Una società che in parte non si vergogna di esporre cadaveri di agnelli, appesi a testa in giù ai ganci delle macellerie, in parte invece preferisce che il “prodotto” che arriva sulla tavola sia irriconoscibile e non rechi tracce dell’animale da cui proviene, è comunque una società che convive, ammette, incentiva atrocità, non meno orribili per il fatto di essere  legalizzate I suoi miasmi non possono che intaccare le nostre vite e le nostre coscienze esattamente come succede nelle società che ammettano la pena di morte: la mitezza è al bando e in modi indiretti e diversificati ognuno ne sarà contaminato. Nessuna società può aspirare ad essere considerata giusta e pacifica se al proprio interno la prepotenza, la crudeltà, le atrocità, le efferatezze sui più deboli sono abitudini quotidiana, chiunque ne siano le vittime, umane o nonumane: solo forme diverse di una stessa oscenità.

In conclusione, un esercito di vite appena nate sta per l’ennesima volta per essere immolato sull’altare dei nostri credi e più prosaicamenti dei nostri appetiti, come succede ogni giorno con tutte le altre specie non umane, egualmente sfruttate e martirizzate.   

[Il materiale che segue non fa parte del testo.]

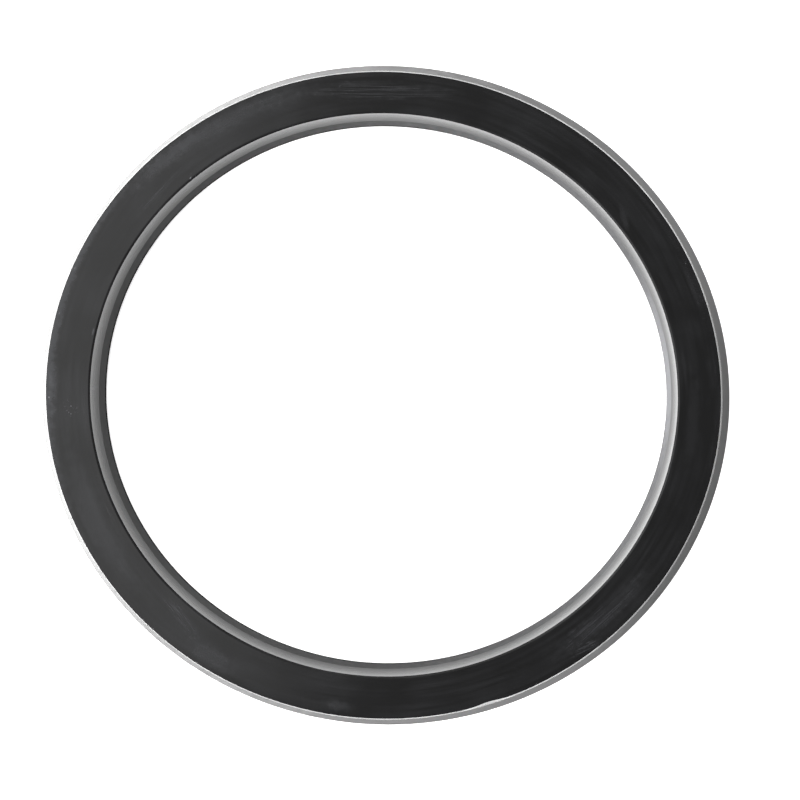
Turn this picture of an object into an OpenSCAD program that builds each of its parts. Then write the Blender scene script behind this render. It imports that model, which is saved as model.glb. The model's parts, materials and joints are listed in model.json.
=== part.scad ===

E' improcrastinabile un cambio di paradigma che riconosca come inaccettabile questa come ogni altra violenza esercitata contro esseri innocenti e indifesi: allo stato delle cose, mentre i poteri forti pervicacemente rifiutano  i cambiamenti necessari, è del tutto chiaro, con le parole di  Danilo Mainardi, che “le scelte esercitate contro gli animali sono anche scelte contro di noi”: non verità belle da enunciare, ma chiave di lettura quanto mai attuale di ciò che sta invadendo le nostre vite.